* _Exercise goal_:
Extract from the entries below, exactly as given, only the lines from the line containing "for item in" to the line containing "obj.parent = None", both lines included.

* _Data_:
◇ ◇ ◇ ◇ ◇
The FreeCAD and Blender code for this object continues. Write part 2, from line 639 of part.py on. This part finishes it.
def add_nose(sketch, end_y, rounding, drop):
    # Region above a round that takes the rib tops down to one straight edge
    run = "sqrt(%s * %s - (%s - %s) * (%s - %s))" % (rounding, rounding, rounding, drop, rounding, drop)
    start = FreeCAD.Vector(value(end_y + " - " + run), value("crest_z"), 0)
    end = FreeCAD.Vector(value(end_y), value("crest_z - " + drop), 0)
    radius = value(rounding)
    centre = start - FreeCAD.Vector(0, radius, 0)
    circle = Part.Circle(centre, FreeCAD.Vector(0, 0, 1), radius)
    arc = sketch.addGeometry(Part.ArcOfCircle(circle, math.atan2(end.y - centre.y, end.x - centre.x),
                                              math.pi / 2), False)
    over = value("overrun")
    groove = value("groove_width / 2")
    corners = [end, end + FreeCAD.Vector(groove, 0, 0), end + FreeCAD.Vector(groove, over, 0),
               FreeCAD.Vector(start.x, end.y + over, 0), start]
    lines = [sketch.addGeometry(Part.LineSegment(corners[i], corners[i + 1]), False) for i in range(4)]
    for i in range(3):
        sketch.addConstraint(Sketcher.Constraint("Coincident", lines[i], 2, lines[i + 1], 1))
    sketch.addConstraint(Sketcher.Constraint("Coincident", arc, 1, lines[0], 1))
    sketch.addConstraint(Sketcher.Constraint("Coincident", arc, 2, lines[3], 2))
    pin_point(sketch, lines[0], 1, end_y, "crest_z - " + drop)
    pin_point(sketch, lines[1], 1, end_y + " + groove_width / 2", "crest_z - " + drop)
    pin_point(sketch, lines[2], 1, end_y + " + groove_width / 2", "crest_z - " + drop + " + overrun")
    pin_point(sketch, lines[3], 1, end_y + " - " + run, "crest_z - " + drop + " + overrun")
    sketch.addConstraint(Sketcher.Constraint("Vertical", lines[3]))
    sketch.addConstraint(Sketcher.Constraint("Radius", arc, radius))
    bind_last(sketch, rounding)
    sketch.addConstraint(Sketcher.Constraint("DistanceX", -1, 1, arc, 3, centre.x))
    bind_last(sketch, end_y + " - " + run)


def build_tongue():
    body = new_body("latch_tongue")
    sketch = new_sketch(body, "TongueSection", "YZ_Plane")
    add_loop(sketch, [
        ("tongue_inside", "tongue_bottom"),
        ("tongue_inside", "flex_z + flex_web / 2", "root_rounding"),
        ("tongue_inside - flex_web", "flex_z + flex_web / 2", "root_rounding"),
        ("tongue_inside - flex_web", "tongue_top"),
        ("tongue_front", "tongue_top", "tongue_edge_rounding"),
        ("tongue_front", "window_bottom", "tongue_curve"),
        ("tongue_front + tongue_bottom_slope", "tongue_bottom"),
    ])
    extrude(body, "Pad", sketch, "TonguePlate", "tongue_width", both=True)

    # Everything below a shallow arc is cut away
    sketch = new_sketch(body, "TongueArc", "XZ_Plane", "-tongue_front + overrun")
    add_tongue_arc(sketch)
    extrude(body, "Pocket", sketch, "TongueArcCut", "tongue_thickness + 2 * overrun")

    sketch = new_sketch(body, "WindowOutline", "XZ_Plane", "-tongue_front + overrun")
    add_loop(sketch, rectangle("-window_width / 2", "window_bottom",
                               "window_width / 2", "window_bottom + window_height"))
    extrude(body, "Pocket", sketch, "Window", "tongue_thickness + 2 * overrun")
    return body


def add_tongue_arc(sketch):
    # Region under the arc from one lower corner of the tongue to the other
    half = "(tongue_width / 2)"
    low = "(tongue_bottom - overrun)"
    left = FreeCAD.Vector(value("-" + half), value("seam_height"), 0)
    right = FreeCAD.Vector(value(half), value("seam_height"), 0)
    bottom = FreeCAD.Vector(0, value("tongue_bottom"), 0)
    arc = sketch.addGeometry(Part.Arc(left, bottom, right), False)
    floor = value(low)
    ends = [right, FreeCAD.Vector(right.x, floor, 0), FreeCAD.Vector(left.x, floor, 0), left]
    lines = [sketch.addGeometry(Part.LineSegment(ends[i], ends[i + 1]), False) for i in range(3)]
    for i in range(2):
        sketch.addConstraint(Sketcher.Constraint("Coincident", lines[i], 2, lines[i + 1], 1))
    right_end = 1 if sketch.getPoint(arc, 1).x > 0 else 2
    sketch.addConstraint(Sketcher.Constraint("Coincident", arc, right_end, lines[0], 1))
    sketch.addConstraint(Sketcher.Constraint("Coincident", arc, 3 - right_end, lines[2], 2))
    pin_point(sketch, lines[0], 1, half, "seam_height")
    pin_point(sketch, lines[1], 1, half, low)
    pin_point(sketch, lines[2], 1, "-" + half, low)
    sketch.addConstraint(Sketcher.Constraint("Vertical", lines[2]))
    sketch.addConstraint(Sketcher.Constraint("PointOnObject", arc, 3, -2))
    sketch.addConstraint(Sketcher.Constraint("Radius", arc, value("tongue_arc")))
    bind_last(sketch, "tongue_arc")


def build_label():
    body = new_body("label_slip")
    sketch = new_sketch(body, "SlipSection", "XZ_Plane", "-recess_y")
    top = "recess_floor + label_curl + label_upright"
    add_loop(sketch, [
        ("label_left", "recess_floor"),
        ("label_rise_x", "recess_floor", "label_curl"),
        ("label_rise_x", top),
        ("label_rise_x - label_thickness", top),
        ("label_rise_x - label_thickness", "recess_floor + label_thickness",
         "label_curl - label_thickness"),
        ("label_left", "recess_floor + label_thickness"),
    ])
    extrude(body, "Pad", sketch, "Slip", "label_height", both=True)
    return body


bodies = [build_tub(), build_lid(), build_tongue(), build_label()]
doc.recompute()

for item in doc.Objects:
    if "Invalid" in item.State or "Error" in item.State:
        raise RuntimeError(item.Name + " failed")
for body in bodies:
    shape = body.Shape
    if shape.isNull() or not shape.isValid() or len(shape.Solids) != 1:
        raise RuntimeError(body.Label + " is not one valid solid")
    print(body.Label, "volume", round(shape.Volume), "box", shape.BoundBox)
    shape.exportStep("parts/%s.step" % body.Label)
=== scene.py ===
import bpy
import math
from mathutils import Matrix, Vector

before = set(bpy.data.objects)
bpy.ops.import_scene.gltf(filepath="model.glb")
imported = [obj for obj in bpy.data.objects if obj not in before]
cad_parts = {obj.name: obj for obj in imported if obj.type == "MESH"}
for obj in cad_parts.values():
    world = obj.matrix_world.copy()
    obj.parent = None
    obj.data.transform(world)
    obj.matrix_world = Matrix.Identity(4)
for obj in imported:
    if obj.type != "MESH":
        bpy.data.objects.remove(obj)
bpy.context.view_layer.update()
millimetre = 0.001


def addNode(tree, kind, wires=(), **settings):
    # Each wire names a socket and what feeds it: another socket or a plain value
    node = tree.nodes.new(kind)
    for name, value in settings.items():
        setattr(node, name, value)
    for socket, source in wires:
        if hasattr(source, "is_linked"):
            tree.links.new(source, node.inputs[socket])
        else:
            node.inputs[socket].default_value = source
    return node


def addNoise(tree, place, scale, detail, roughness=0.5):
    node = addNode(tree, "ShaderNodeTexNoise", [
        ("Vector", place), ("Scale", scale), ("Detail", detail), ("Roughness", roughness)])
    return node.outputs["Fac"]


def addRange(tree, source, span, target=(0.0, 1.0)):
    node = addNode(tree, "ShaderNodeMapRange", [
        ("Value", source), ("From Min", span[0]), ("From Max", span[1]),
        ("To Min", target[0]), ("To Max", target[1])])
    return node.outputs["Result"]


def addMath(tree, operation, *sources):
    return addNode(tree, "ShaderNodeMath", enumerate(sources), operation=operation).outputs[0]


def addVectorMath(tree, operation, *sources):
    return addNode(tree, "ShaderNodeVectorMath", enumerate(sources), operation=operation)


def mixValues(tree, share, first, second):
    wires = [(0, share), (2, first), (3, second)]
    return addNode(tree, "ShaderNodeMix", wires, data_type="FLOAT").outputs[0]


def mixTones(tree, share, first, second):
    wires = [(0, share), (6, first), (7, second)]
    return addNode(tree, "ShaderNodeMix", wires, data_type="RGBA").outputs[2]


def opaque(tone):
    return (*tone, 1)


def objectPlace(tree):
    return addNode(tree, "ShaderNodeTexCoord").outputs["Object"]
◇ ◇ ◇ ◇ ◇
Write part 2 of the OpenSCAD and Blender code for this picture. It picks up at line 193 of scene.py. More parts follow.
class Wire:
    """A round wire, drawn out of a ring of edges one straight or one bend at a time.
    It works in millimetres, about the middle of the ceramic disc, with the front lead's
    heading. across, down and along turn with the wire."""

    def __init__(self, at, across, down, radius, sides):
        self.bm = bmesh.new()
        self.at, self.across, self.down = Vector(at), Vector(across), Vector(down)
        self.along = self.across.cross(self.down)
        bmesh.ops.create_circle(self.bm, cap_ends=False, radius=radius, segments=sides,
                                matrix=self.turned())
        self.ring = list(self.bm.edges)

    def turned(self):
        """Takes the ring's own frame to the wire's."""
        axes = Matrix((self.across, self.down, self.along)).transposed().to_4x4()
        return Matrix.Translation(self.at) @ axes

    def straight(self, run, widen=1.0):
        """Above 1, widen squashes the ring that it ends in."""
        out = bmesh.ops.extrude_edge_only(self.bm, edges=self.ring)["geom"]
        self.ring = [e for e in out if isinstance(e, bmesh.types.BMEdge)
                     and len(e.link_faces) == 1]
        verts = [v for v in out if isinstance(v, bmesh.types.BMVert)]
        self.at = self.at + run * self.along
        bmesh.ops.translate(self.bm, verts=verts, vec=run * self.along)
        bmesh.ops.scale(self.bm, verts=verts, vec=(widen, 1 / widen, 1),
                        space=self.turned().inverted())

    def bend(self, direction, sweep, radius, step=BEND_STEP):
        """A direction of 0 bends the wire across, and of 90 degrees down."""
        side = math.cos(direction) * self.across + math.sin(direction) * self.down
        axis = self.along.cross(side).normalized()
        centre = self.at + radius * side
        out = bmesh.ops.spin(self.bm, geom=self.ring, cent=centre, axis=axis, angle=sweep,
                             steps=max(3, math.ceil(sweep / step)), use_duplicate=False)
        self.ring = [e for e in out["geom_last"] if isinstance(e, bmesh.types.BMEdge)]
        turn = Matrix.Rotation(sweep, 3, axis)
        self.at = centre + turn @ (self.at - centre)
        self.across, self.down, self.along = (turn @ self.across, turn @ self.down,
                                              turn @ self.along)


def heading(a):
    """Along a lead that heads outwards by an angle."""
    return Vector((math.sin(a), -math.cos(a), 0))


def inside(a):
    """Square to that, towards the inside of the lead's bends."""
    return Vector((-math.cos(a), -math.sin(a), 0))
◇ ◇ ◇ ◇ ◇
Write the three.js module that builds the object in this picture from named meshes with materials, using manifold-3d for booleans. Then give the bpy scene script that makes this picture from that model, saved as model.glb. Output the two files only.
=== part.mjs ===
◇ ◇ ◇ ◇ ◇
* _Output for this exercise_:
for item in doc.Objects:
    if "Invalid" in item.State or "Error" in item.State:
        raise RuntimeError(item.Name + " failed")
for body in bodies:
    shape = body.Shape
    if shape.isNull() or not shape.isValid() or len(shape.Solids) != 1:
        raise RuntimeError(body.Label + " is not one valid solid")
    print(body.Label, "volume", round(shape.Volume), "box", shape.BoundBox)
    shape.exportStep("parts/%s.step" % body.Label)
=== scene.py ===
import bpy
import math
from mathutils import Matrix, Vector

before = set(bpy.data.objects)
bpy.ops.import_scene.gltf(filepath="model.glb")
imported = [obj for obj in bpy.data.objects if obj not in before]
cad_parts = {obj.name: obj for obj in imported if obj.type == "MESH"}
for obj in cad_parts.values():
    world = obj.matrix_world.copy()
    obj.parent = None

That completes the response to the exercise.